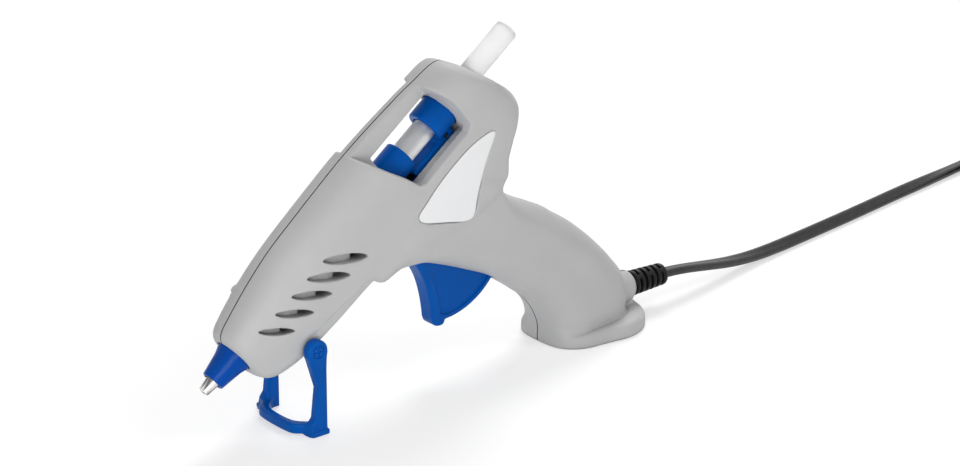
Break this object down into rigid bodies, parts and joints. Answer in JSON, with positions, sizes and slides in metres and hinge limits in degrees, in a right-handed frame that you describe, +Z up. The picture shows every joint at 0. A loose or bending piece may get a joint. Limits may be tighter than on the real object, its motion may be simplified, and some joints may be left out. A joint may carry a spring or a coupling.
{
  "type": "hot glue gun",
  "caption": "Corded hot glue gun on its fold-out stand: grey shell, blue trigger with feed carriage, clear glue stick, heated nozzle and mains cord.",
  "frame": {"origin": "on the surface it stands on, under the middle of the gun's box, measured without the free cord, its coil, tie and plug", "axes": "+X towards the cord, with the nozzle at -X; +Y to the half that holds the screw heads; +Z up"},
  "size_m": [0.679, 0.1168, 0.1693],
  "materials": {
    "housing": "fine moulded grain, satin light grey",
    "label": "smooth pale plate, bare of any marking",
    "screws": "zinc plated",
    "cord_rubber": "smooth black PVC jacket",
    "clamp": "plain moulded",
    "brass": "plain",
    "live": "brown insulation",
    "neutral": "blue insulation",
    "nozzle": "turned, polished, lightly stained by heat",
    "sleeve": "satin dark blue heat-proof nylon",
    "chamber": "die cast",
    "film": "amber insulating film",
    "ceramic": "sintered ceramic with silvered faces",
    "spring_steel": "plain",
    "silicone": "translucent red-brown silicone",
    "feed_blue": "satin cobalt blue",
    "trigger_blue": "satin cobalt blue",
    "stand_blue": "satin cobalt blue",
    "glue": "milky translucent hot-melt",
    "plug_rubber": "moulded black",
    "tie": "plastic-coated twist tie"
  },
  "bodies": {
    "gun": {"left_shell": "housing", "right_shell": "housing", "label_plate_left": "label", "label_plate_right": "label", "housing_screw_1": "screws", "housing_screw_2": "screws", "housing_screw_3": "screws", "housing_screw_4": "screws", "housing_screw_5": "screws", "housing_screw_6": "screws", "housing_screw_7": "screws", "strain_relief": "cord_rubber", "cord_tail": "cord_rubber", "cord_clamp": "clamp", "cord_clamp_screw_1": "screws", "cord_clamp_screw_2": "screws", "live_crimp": "brass", "neutral_crimp": "brass", "live_lead": "live", "neutral_lead": "neutral", "nozzle": "nozzle", "nozzle_sleeve": "sleeve", "melt_chamber": "chamber", "heater_film": "film", "heater_tablet": "ceramic", "contact_plate_upper": "brass", "contact_plate_lower": "brass", "heater_clip": "spring_steel", "inlet_sleeve": "silicone", "sleeve_clamp": "spring_steel", "inlet_collar": "feed_blue", "return_spring": "spring_steel", "trigger_pin": "spring_steel", "plug_body": "plug_rubber", "plug_pin_1": "brass", "plug_pin_2": "brass", "mains_cord": "cord_rubber", "cord_coil": "cord_rubber", "cord_tie": "tie"},
    "trigger_unit": {"trigger": "trigger_blue"},
    "carriage": {"feed_carriage": "feed_blue", "drive_pin": "spring_steel", "jaw_pin": "spring_steel"},
    "jaw": {"clamp_jaw": "feed_blue"},
    "stick": {"glue_stick": "glue"},
    "stand_unit": {"stand": "stand_blue"}
  },
  "joints": [
    {"name": "trigger_hinge", "type": "hinge", "parent": "gun", "child": "trigger_unit", "pos_m": [-0.00509, 0, 0.0684], "axis": [0, -1, 0], "range_deg": [0, 26.4], "stiffness_Nm_per_rad": 0.35, "springref_deg": -20.05},
    {"name": "carriage_slide", "type": "slide", "parent": "gun", "child": "carriage", "axis": [-0.791, 0, -0.6118], "range_m": [0, 0.014], "deforming": ["return_spring"]},
    {"name": "jaw_hinge", "type": "hinge", "parent": "carriage", "child": "jaw", "pos_m": [-0.00213, 0, 0.12172], "axis": [0, 1, 0], "range_deg": [0, 6]},
    {"name": "stick_slide", "type": "slide", "parent": "carriage", "child": "stick", "axis": [0.791, 0, 0.6118], "range_m": [0, 0.105]},
    {"name": "stand_hinge", "type": "hinge", "parent": "gun", "child": "stand_unit", "pos_m": [-0.08979, 0, 0.0415], "axis": [0, -1, 0], "range_deg": [0, 118]}
  ],
  "couplings": [
    {"joint": "trigger_hinge", "follows": "carriage_slide", "rad_per_m": 32.91},
    {"joint": "jaw_hinge", "follows": "carriage_slide", "rad_per_m": 7.479}
  ]
}
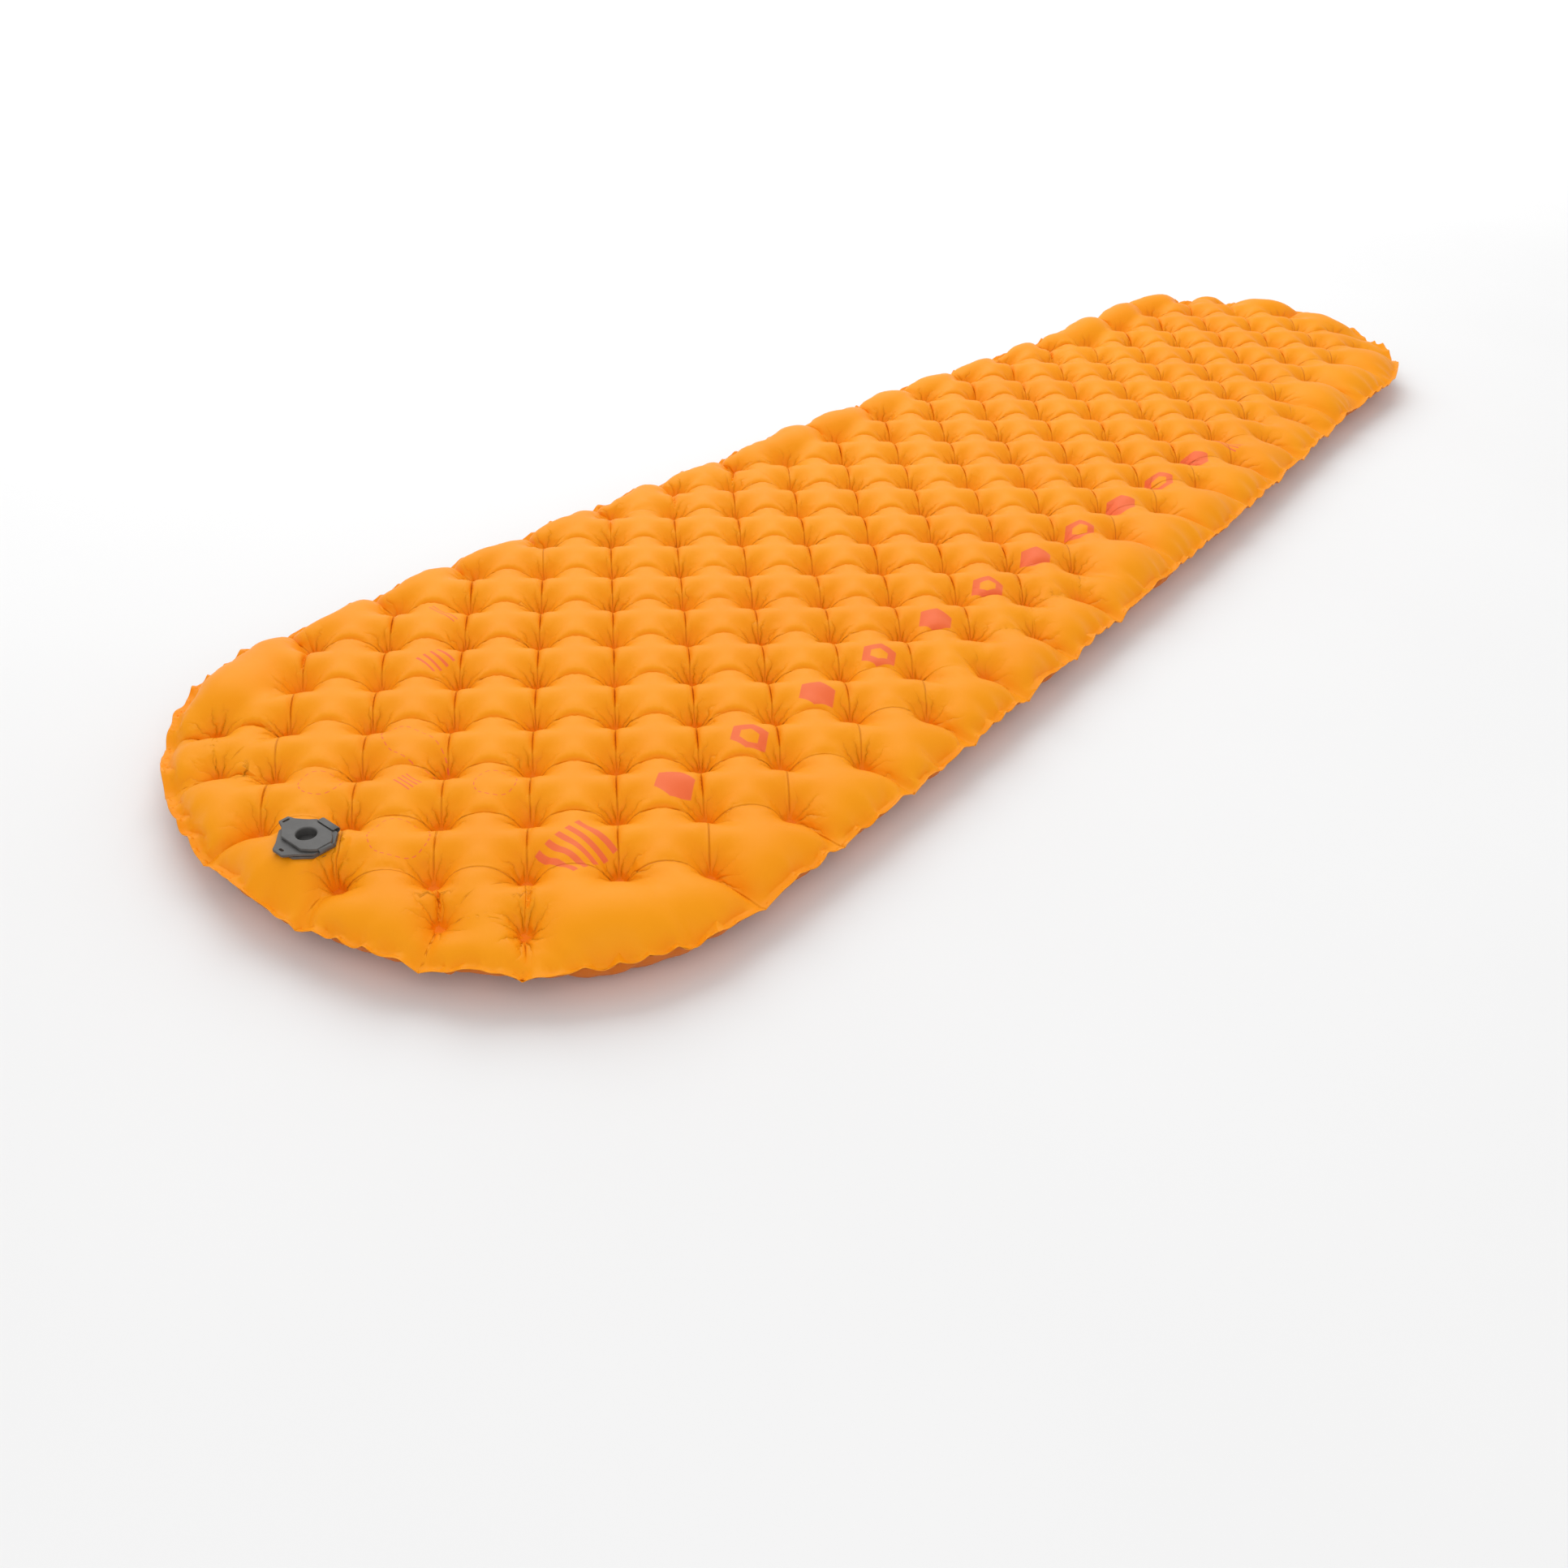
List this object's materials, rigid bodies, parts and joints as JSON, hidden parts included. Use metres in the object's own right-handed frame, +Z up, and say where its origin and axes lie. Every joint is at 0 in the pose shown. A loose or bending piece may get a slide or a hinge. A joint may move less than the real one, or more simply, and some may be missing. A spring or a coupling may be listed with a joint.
{
  "type": "inflatable sleeping pad",
  "caption": "Tapered inflatable sleeping pad with rounded ends, a quilted surface of weld dots and a flat layered valve near the head end.",
  "frame": {"origin": "middle of the pad's footprint, on the surface that it lies on", "axes": "+Z up; +Y along the pad from the valve end (head) to the narrow end (foot); +X across it"},
  "size_m": [0.556, 1.83, 0.0573],
  "materials": {
    "top_fabric": "satin coated nylon",
    "bottom_fabric": "satin coated nylon, darker",
    "weld_film": "fused film",
    "insulation": "matt fibre batt",
    "reflective_film": "metallised film",
    "valve_plastic": "fine-grained soft moulding",
    "seat_plastic": "moulded, satin",
    "seal_rubber": "soft, matt"
  },
  "bodies": {
    "pad": {"top_fabric": "top_fabric", "bottom_fabric": "bottom_fabric", "edge_weld": "weld_film", "weld_dots": "weld_film", "insulation_batt": "insulation", "reflective_film": "reflective_film", "valve_base": "valve_plastic", "deflation_strap": "valve_plastic"},
    "deflation_flap": {"deflation_plug": "valve_plastic", "plug_seal": "seal_rubber", "port_seat": "seat_plastic", "cap_strap": "valve_plastic"},
    "inflation_flap": {"inflation_cap": "valve_plastic", "cap_seal": "seal_rubber"},
    "button": {"release_button": "seat_plastic", "valve_diaphragm": "seal_rubber"}
  },
  "joints": [
    {"name": "deflation_hinge", "type": "hinge", "parent": "pad", "child": "deflation_flap", "pos_m": [0.01, -0.845, 0.0535], "axis": [-1, 0, 0], "range_deg": [0, 150], "deforming": ["deflation_strap"]},
    {"name": "cap_hinge", "type": "hinge", "parent": "deflation_flap", "child": "inflation_flap", "pos_m": [0.0318, -0.865, 0.05475], "axis": [0, 1, 0], "range_deg": [0, 180], "deforming": ["cap_strap"]},
    {"name": "button_travel", "type": "slide", "parent": "deflation_flap", "child": "button", "axis": [0, 0, -1], "range_m": [0, 0.0015], "stiffness_N_per_m": 400}
  ]
}
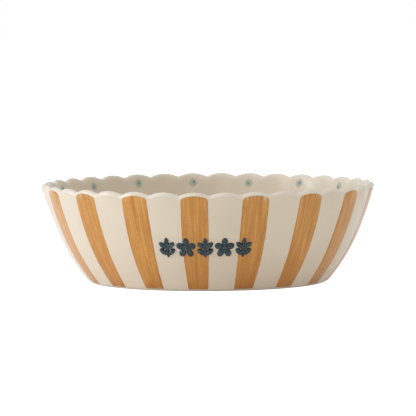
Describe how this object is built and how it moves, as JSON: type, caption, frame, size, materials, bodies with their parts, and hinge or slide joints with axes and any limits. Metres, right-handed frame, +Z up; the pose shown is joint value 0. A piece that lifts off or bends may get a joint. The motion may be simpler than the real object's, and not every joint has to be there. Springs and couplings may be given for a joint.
{
  "type": "chip and dip serving bowl",
  "caption": "Round glazed stoneware serving bowl with a scalloped rim, brushed ochre stripes outside, teal spots inside the rim and raised teal sprigs on the front.",
  "frame": {"origin": "on the table, under the centre of the foot ring", "axes": "+Z up the bowl's axis, -Y towards the front with the sprigs, +X to the right of someone facing it"},
  "size_m": [0.2502, 0.2498, 0.075],
  "materials": {
    "cream_glaze": "cream glaze, semi-gloss, faint speckle",
    "ochre_slip": "brushed ochre slip under the glaze",
    "teal_spot": "grey-teal spot with a dark middle",
    "teal_sprig": "dark teal glaze over raised clay"
  },
  "bodies": {
    "root": {"bowl_body": "cream_glaze", "slip_stripe_01": "ochre_slip", "slip_stripe_02": "ochre_slip", "slip_stripe_03": "ochre_slip", "slip_stripe_04": "ochre_slip", "slip_stripe_05": "ochre_slip", "slip_stripe_06": "ochre_slip", "slip_stripe_07": "ochre_slip", "slip_stripe_08": "ochre_slip", "slip_stripe_09": "ochre_slip", "slip_stripe_10": "ochre_slip", "slip_stripe_11": "ochre_slip", "slip_stripe_12": "ochre_slip", "slip_stripe_13": "ochre_slip", "slip_stripe_14": "ochre_slip", "slip_stripe_15": "ochre_slip", "slip_stripe_16": "ochre_slip", "slip_stripe_17": "ochre_slip", "rim_spot_01": "teal_spot", "rim_spot_02": "teal_spot", "rim_spot_03": "teal_spot", "rim_spot_04": "teal_spot", "rim_spot_05": "teal_spot", "rim_spot_06": "teal_spot", "rim_spot_07": "teal_spot", "rim_spot_08": "teal_spot", "rim_spot_09": "teal_spot", "rim_spot_10": "teal_spot", "rim_spot_11": "teal_spot", "rim_spot_12": "teal_spot", "rim_spot_13": "teal_spot", "rim_spot_14": "teal_spot", "rim_spot_15": "teal_spot", "rim_spot_16": "teal_spot", "rim_spot_17": "teal_spot", "sprig_1_leaf": "teal_sprig", "sprig_2_blossom": "teal_sprig", "sprig_3_leaf": "teal_sprig", "sprig_4_blossom": "teal_sprig", "sprig_5_leaf": "teal_sprig"}
  },
  "joints": []
}
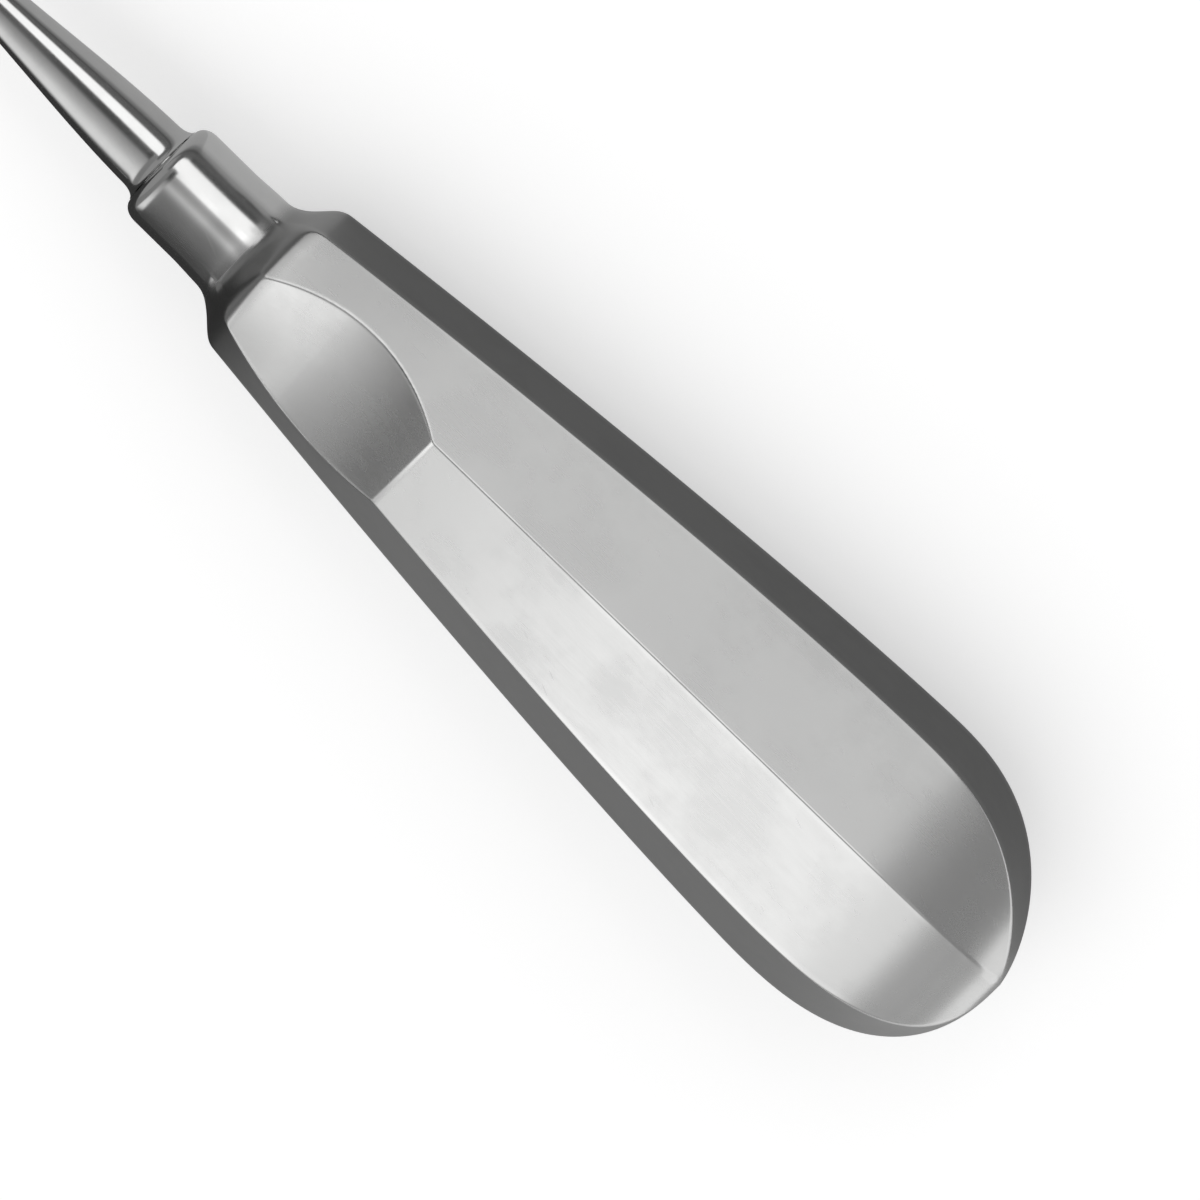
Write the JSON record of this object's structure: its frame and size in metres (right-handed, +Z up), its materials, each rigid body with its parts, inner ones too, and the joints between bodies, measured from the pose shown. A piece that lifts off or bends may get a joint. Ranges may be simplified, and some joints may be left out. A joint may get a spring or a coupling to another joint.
{
  "type": "winged dental elevator",
  "caption": "Hand instrument for loosening teeth: pear-shaped eight-sided steel handle with a thumb rest, round collar, tapering shank and winged gouge blade.",
  "frame": {"origin": "on the wide flat back facet that the tool lies on, below the middle of the handle", "axes": "+X along the tool towards the tip of the blade, +Z up, away from the facet it lies on; the thumb rest faces up"},
  "size_m": [0.157, 0.0224, 0.0189],
  "materials": {
    "satin_steel": "stainless steel, facets ground flat and satin polished, collar polished bright",
    "polished_steel": "stainless steel, mirror polished"
  },
  "bodies": {
    "root": {"handle": "satin_steel", "blade_shank": "polished_steel"}
  },
  "joints": []
}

▶ Task statement
Repeat exactly the lines starting at the line with "Write the JSON" and ending with the final line of the entries. Include nothing else.

▶ Task response
Write the JSON record of this object's structure: its frame and size in metres (right-handed, +Z up), its materials, each rigid body with its parts, inner ones too, and the joints between bodies, measured from the pose shown. A piece that lifts off or bends may get a joint. Ranges may be simplified, and some joints may be left out. A joint may get a spring or a coupling to another joint.
{
  "type": "winged dental elevator",
  "caption": "Hand instrument for loosening teeth: pear-shaped eight-sided steel handle with a thumb rest, round collar, tapering shank and winged gouge blade.",
  "frame": {"origin": "on the wide flat back facet that the tool lies on, below the middle of the handle", "axes": "+X along the tool towards the tip of the blade, +Z up, away from the facet it lies on; the thumb rest faces up"},
  "size_m": [0.157, 0.0224, 0.0189],
  "materials": {
    "satin_steel": "stainless steel, facets ground flat and satin polished, collar polished bright",
    "polished_steel": "stainless steel, mirror polished"
  },
  "bodies": {
    "root": {"handle": "satin_steel", "blade_shank": "polished_steel"}
  },
  "joints": []
}